A long-running national study that examines why more African-Americans die from strokes than other races, and why people in the Southeast develop more strokes than those in other areas of the nation, will be funded for another five years thanks to a multimillion-dollar grant.
The REGARDS (REasons for Geographic and Racial Differences in Stroke) study will be funded through 2023 by a $20.4 million grant from the National Institutes of Health’s National Institute of Neurological Disorders and Stroke (NINDS). It has received nearly $100 million in grant funding since it began in 2003.
The study, based at the University of Alabama at Birmingham School of Public Health, is run by a team of biostatisticians, epidemiologists, hematologists, psychologists, neuropsychologists and neurologists. The team includes collaborators from the University of Vermont, University of Cincinnati, Indiana University, Drexel University and Columbia University.
The goal of the study is to better understand racial and regional differences in deaths from strokes in the United States. More than 30,000 people have participated in the study since it began. Researchers initially assessed stroke risks in 30,329 black and white people ages 45 and older between 2003 and 2007. They recently finished visiting more than half of the patients for second in-person assessments and follow-up exams. Some of the study participants have been in the study for 14 years.
Lead study principal investigator George Howard, DrPH, UAB professor of biostatistics in the School of Public Health, says the study participants are the heroes of this work.

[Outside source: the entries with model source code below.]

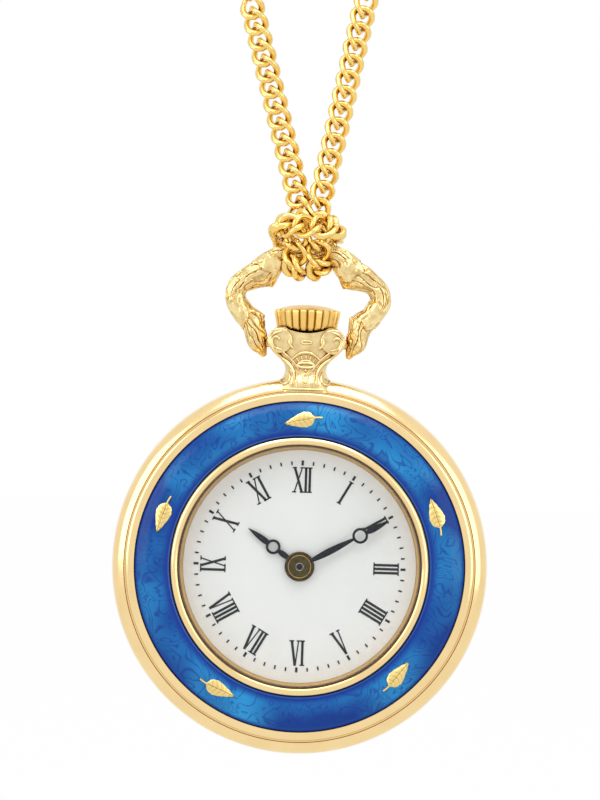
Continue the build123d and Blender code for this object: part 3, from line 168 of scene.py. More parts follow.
# %% [markdown]
# ## Turned pieces
#
# The case, the bezel, the enamel, the crystal and the back are all made on a lathe, or pressed
# in round dies. In Blender a lathe is the Spin tool: one vertex is extruded along the profile,
# and the profile is spun round the watch's axis, which runs along Y. The crown is turned in the
# same way, but round its stem, which runs along Z.

# %% Profiles and the lathe
def lone_vertex(name, place):
    """A mesh of one vertex at this place, in edit mode, ready to be extruded."""
    clear_choice()
    bpy.ops.mesh.primitive_plane_add(size=MM)
    piece = bpy.context.object
    piece.name = piece.data.name = name
    bpy.ops.object.mode_set(mode="EDIT")
    bpy.ops.mesh.select_mode(type="VERT")
    bpy.ops.mesh.select_all(action="SELECT")
    bpy.ops.mesh.merge(type="CENTER")
    bpy.ops.transform.translate(value=place)
    return piece


def arc(start, through, end, count=8):
    """Points on the arc through three profile points, without its first one."""
    (ax, ay), (bx, by), (cx, cy) = start, through, end
    a_far, b_far, c_far = (x * x + y * y for x, y in (start, through, end))
    double_area = 2 * (ax * (by - cy) + bx * (cy - ay) + cx * (ay - by))
    ux = (a_far * (by - cy) + b_far * (cy - ay) + c_far * (ay - by)) / double_area
    uy = (a_far * (cx - bx) + b_far * (ax - cx) + c_far * (bx - ax)) / double_area
    radius = math.hypot(ax - ux, ay - uy)
    turns = [math.atan2(y - uy, x - ux) for x, y in (start, through, end)]
    sweep = (turns[2] - turns[0]) % math.tau
    if (turns[1] - turns[0]) % math.tau > sweep:
        sweep -= math.tau
    return [(ux + radius * math.cos(turns[0] + sweep * i / count),
             uy + radius * math.sin(turns[0] + sweep * i / count)) for i in range(1, count + 1)]


def lathe(name, profile, steps=180, axis=(0, 1, 0), above=0.0):
    """Spins a profile of (radius, place along the axis), both in millimetres.

    The axis runs through the middle of the dial, or this many millimetres above it."""
    axis, middle = Vector(axis), at(0, 0, above)
    places = [middle + (Vector((radius, 0, 0)) + axis * along) * MM for radius, along in profile]
    piece = lone_vertex(name, places[0])
    for place, following in zip(places, places[1:]):
        bpy.ops.mesh.extrude_vertices_move(
            TRANSFORM_OT_translate={"value": tuple(following - place)})
    bpy.ops.mesh.select_all(action="SELECT")
    bpy.ops.mesh.spin(steps=steps, angle=math.tau, center=middle, axis=axis)
    bpy.ops.mesh.select_all(action="SELECT")
    bpy.ops.mesh.remove_doubles(threshold=0.002 * MM)
    leave_edit()
    return piece

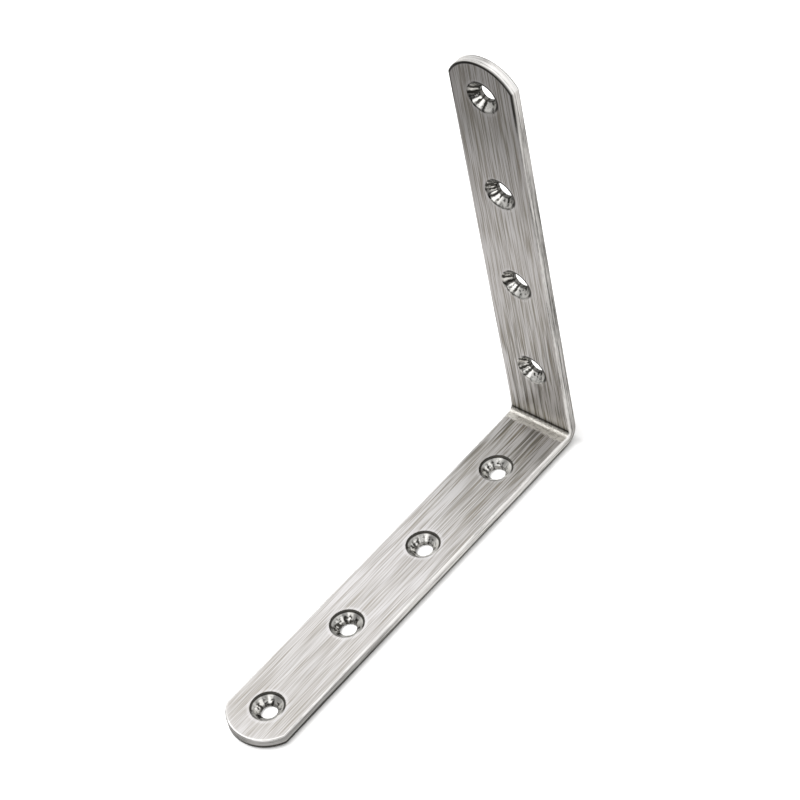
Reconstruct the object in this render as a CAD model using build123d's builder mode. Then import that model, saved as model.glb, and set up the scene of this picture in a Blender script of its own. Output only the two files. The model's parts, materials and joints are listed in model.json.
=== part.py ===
from build123d import *
import os

# Corner brace: one strip of stainless steel, bent square across its middle. Each leg has a rounded
# end and a row of screw holes, countersunk on the faces inside the angle. Millimetres, +Z up.
# The origin is the outside heel, where the planes of the two outer faces meet, midway across the
# strip. One leg lies along -Y, and the other stands along +Z.

# Strip
leg_length = 125.0  # outside heel to the tip of a leg
strip_width = 19.5
thickness = 3.0
inner_bend_radius = 1.5
end_rise = 5.9  # the arc across each end, from its corners to its crown
end_corner_radius = 1.0  # softens the corners where the arc meets the sides
edge_radius = 0.5  # tumbled edges, all round the outline of both faces

# Screw holes
holes_per_leg = 4
heel_margin = 22.4  # outside heel to the centre of the first hole
tip_margin = 10.5  # centre of the last hole to the tip
hole_diameter = 4.5
countersink_diameter = 8.5  # where its cone would reach the inner face
countersink_angle = 90.0
rim_radius = 0.85  # rounds the countersink's rim, which is then 9.2 across

# How close two lengths are when they are the same
same_length = 0.001

# Worked out from the sizes above
half_width = strip_width / 2
outer_bend_radius = inner_bend_radius + thickness
shoulder = leg_length - end_rise
hole_pitch = (leg_length - heel_margin - tip_margin) / (holes_per_leg - 1)
hole_distances = [heel_margin + i * hole_pitch for i in range(holes_per_leg)]

# Each leg's outer face: local X across the strip, local Y from the heel to the tip, and the normal
# through the thickness, towards the inside of the angle.
lying_leg = Plane(origin=(0, 0, 0), x_dir=(-1, 0, 0), z_dir=(0, 0, 1))
upright_leg = Plane(origin=(0, 0, 0), x_dir=(1, 0, 0), z_dir=(0, -1, 0))

with BuildPart() as brace:
    # The bent strip, from its section: both faces turn about one centre at the bend
    with BuildSketch(Plane.YZ):
        with BuildLine():
            outer_face = FilletPolyline(
                (-leg_length, 0), (0, 0), (0, leg_length), radius=outer_bend_radius
            )
            inner_face = FilletPolyline(
                (-leg_length, thickness),
                (-thickness, thickness),
                (-thickness, leg_length),
                radius=inner_bend_radius,
            )
            Line(outer_face @ 0, inner_face @ 0)
            Line(outer_face @ 1, inner_face @ 1)
        make_face()
    extrude(amount=half_width, both=True)

    # Each leg is trimmed to straight sides and one arc across its end
    for leg in (lying_leg, upright_leg):
        with BuildSketch(leg) as outline:
            with BuildLine():
                Polyline(
                    (half_width, shoulder),
                    (half_width, 0),
                    (-half_width, 0),
                    (-half_width, shoulder),
                )
                ThreePointArc((-half_width, shoulder), (0, leg_length), (half_width, shoulder))
            make_face()
            fillet(outline.vertices().group_by(Axis.Y)[-1], end_corner_radius)
        extrude(amount=leg_length, mode=Mode.INTERSECT)

    # The outline's edges on both faces, without the bend lines and the edges through the thickness
    bend_lines = brace.edges().filter_by(Axis.X)
    end_corners = brace.edges().filter_by(
        lambda edge: edge.geom_type == GeomType.LINE and abs(edge.length - thickness) < same_length
    )
    fillet(brace.edges() - bend_lines - end_corners, edge_radius)

    # The screw holes are drilled from the inner faces, where their countersinks are
    for leg in (lying_leg, upright_leg):
        with Locations(leg.offset(thickness)):
            with Locations(*[(0, distance) for distance in hole_distances]):
                CounterSinkHole(
                    hole_diameter / 2,
                    countersink_diameter / 2,
                    counter_sink_angle=countersink_angle,
                )

    # The rims of the countersinks are rounded over into the inner faces
    rims = brace.edges().filter_by(
        lambda edge: edge.geom_type == GeomType.CIRCLE
        and abs(edge.radius - countersink_diameter / 2) < same_length
    )
    fillet(rims, rim_radius)

os.makedirs("parts", exist_ok=True)
brace.part.label = "brace"
export_step(brace.part, "parts/brace.step")
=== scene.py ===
"""Corner brace: the finish of the brushed strip with its turned countersinks, and a plain studio round it.

Metres, +Z up. The strip is shaped flat, as a blank, and then folded. A place on the blank has three
coordinates: across the strip from its middle, along it from the middle of the fold (positive up the
upright leg), and height above the outer face. The materials read the same three.
"""

import json
import math

import bmesh
import bpy
import numpy as np
from bpy.props import FloatProperty, FloatVectorProperty, IntProperty, PointerProperty
from mathutils import Matrix, Vector


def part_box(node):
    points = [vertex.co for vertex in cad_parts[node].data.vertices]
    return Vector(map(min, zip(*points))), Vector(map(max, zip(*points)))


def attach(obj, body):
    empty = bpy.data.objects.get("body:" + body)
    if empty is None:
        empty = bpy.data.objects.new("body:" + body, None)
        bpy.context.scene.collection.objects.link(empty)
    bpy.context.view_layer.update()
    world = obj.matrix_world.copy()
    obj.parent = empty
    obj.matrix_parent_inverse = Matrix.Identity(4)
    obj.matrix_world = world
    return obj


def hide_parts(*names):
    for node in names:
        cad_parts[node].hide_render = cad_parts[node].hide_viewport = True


bl_info = {
    "name": "Corner brace",
    "version": (1, 0, 0),
    "blender": (4, 5, 0),
    "location": "View3D > Sidebar > Brace",
    "description": "A brushed steel corner brace with countersunk screw holes",
    "category": "Object",
}

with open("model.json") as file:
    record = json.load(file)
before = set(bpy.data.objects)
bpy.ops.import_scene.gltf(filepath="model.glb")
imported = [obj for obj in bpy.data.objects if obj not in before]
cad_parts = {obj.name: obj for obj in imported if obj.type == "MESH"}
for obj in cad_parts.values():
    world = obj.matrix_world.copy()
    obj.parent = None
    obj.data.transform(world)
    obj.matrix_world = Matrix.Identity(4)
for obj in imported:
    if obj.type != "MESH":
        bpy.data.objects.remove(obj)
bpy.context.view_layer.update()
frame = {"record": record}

MM = 0.001

# The numbers of the materials on the strip
BRUSHED, EDGE, TURNED = range(3)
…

“Because of the contributions of the study participants, a lot has been learned,” Howard said. “Because of them, I honestly think the burden of stroke can be reduced for everyone, but particularly for African-Americans and Southerners. If we do this, the implications are staggering.”
While the participants will continue to be followed to study stroke risk, factors associated with healthy cognitive aging will also be studied in the next five years of the project. That portion of the research is being led by Jennifer Manly, Ph.D., an associate professor of neuropsychology at Columbia University.
“This study will increase understanding of what causes racial and regional differences in brain health so that we can all maintain memory and other thinking abilities as we age,” Manly said.
When the study began, stroke was the third leading cause of death in the United States. Today, it is the fifth. Howard says it is good that the stroke mortality rate is decreasing, but it is not falling fast enough for everyone.
“Stroke mortality is going down in white people, and it’s going down in African-Americans,” Howard said, “but it’s going down faster in white people than in African-Americans, so the racial disparity is getting larger. The bad news is that, if you look at the stroke mortality rate by age, between the ages of 45-65, it is 200-300 percent higher for African-Americans.”
Howard says 11 percent of deaths from strokes in white people happen before age 65, while that number rises to 28 percent in African-Americans.
The study has provided critical data about differences in stroke incidence and mortality throughout the United States. In 2013, experts found that living in Stroke Belt states — Alabama, Arkansas, Georgia, Louisiana, Mississippi, North Carolina, South Carolina and Tennessee — early in life, increases the risk of stroke.
“Living in the Stroke Belt at any age tended to increase stroke risk,” said Virginia Howard, Ph.D., the study’s lead epidemiologist and UAB professor of epidemiology. “But living in the Stroke Belt as a teenager or young adult appears to impart even greater stroke risk than living there as an adult.”
The type of neighborhood where one lives is also a variable. Researchers using REGARDS data found that the lower a neighborhood’s socioeconomic status, the higher a person’s stroke risk. The risk was the same whether the participants were white or black. With more research, Howard hopes they will be able to identify specific risk factors that are tied to neighborhoods, and discover what changes can lessen those risks.
While the REGARDS study started with a focus on stroke, the data has been used by scientists from UAB and institutions around the nation in more than 100 ancillary studies, leading to hundreds of scientific discoveries.
In 2012, UAB researchers found that black men and women still have twice the risk of fatal coronary heart disease compared with white men and women. The data was also used in a study that found that eating a Mediterranean diet may be linked to preserving memory and thinking abilities.
Howard believes the discoveries that can come out of the REGARDS study are endless.
“Working with other scientists from across the nation, we’ve added new outcomes: heart disease, fractures, sepsis, end-stage renal disease,” Howard said. “These have been added since the study began. Thanks to this new grant, even more studies will come out of it.”
When the NIH gave Howard and his team the first grant of $28 million to fund the project, it was the largest grant ever awarded to UAB for a single, five-year study.
When asked what the overall goal of the study is, Howard says it is to reduce racial and geographical disparities in stroke. But he is not ready to stop there.
“My life’s goal would be to understand why African-Americans have more hypertension than white people,” he said. “I think if we could understand that, we could design better health care strategies to prevent it or manage it better.”